>> Start Source excerpt
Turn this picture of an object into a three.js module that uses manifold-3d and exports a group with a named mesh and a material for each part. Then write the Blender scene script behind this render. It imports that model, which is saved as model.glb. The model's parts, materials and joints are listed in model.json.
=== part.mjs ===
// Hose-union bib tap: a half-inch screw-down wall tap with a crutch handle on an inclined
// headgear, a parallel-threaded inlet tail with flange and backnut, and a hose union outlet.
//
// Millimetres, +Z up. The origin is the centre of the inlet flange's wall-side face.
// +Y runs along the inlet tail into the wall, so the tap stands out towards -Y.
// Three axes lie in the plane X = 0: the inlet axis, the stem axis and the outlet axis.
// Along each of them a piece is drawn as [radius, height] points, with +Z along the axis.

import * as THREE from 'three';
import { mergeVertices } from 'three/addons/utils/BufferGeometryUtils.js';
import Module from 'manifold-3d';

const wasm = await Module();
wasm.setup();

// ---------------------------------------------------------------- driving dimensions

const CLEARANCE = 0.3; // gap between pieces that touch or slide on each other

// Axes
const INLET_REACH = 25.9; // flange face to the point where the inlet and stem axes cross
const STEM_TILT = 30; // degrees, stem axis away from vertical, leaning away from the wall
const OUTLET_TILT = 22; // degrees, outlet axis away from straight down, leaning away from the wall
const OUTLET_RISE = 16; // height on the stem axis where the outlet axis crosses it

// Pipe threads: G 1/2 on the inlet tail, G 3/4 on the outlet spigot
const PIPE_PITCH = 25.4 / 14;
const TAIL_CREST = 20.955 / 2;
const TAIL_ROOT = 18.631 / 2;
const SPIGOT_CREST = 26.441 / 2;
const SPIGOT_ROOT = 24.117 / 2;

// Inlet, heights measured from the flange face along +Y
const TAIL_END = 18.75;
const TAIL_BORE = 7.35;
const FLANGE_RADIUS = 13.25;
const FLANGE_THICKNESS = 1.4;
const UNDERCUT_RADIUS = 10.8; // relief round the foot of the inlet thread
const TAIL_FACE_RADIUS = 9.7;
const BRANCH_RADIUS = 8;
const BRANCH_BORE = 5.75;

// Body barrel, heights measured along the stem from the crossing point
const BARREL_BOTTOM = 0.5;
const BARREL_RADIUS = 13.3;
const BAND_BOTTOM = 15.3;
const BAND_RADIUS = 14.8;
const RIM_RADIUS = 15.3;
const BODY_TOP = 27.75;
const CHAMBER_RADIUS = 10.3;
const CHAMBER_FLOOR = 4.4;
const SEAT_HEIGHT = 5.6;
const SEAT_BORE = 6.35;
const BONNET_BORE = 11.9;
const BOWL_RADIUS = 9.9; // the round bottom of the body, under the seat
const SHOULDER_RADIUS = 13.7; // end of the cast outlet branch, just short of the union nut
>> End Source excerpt
Task brief - Copy out the whole listing exactly as written.

Task solution -
Turn this picture of an object into a three.js module that uses manifold-3d and exports a group with a named mesh and a material for each part. Then write the Blender scene script behind this render. It imports that model, which is saved as model.glb. The model's parts, materials and joints are listed in model.json.
=== part.mjs ===
// Hose-union bib tap: a half-inch screw-down wall tap with a crutch handle on an inclined
// headgear, a parallel-threaded inlet tail with flange and backnut, and a hose union outlet.
//
// Millimetres, +Z up. The origin is the centre of the inlet flange's wall-side face.
// +Y runs along the inlet tail into the wall, so the tap stands out towards -Y.
// Three axes lie in the plane X = 0: the inlet axis, the stem axis and the outlet axis.
// Along each of them a piece is drawn as [radius, height] points, with +Z along the axis.

import * as THREE from 'three';
import { mergeVertices } from 'three/addons/utils/BufferGeometryUtils.js';
import Module from 'manifold-3d';

const wasm = await Module();
wasm.setup();

// ---------------------------------------------------------------- driving dimensions

const CLEARANCE = 0.3; // gap between pieces that touch or slide on each other

// Axes
const INLET_REACH = 25.9; // flange face to the point where the inlet and stem axes cross
const STEM_TILT = 30; // degrees, stem axis away from vertical, leaning away from the wall
const OUTLET_TILT = 22; // degrees, outlet axis away from straight down, leaning away from the wall
const OUTLET_RISE = 16; // height on the stem axis where the outlet axis crosses it

// Pipe threads: G 1/2 on the inlet tail, G 3/4 on the outlet spigot
const PIPE_PITCH = 25.4 / 14;
const TAIL_CREST = 20.955 / 2;
const TAIL_ROOT = 18.631 / 2;
const SPIGOT_CREST = 26.441 / 2;
const SPIGOT_ROOT = 24.117 / 2;

// Inlet, heights measured from the flange face along +Y
const TAIL_END = 18.75;
const TAIL_BORE = 7.35;
const FLANGE_RADIUS = 13.25;
const FLANGE_THICKNESS = 1.4;
const UNDERCUT_RADIUS = 10.8; // relief round the foot of the inlet thread
const TAIL_FACE_RADIUS = 9.7;
const BRANCH_RADIUS = 8;
const BRANCH_BORE = 5.75;

// Body barrel, heights measured along the stem from the crossing point
const BARREL_BOTTOM = 0.5;
const BARREL_RADIUS = 13.3;
const BAND_BOTTOM = 15.3;
const BAND_RADIUS = 14.8;
const RIM_RADIUS = 15.3;
const BODY_TOP = 27.75;
const CHAMBER_RADIUS = 10.3;
const CHAMBER_FLOOR = 4.4;
const SEAT_HEIGHT = 5.6;
const SEAT_BORE = 6.35;
const BONNET_BORE = 11.9;
const BOWL_RADIUS = 9.9; // the round bottom of the body, under the seat
const SHOULDER_RADIUS = 13.7; // end of the cast outlet branch, just short of the union nut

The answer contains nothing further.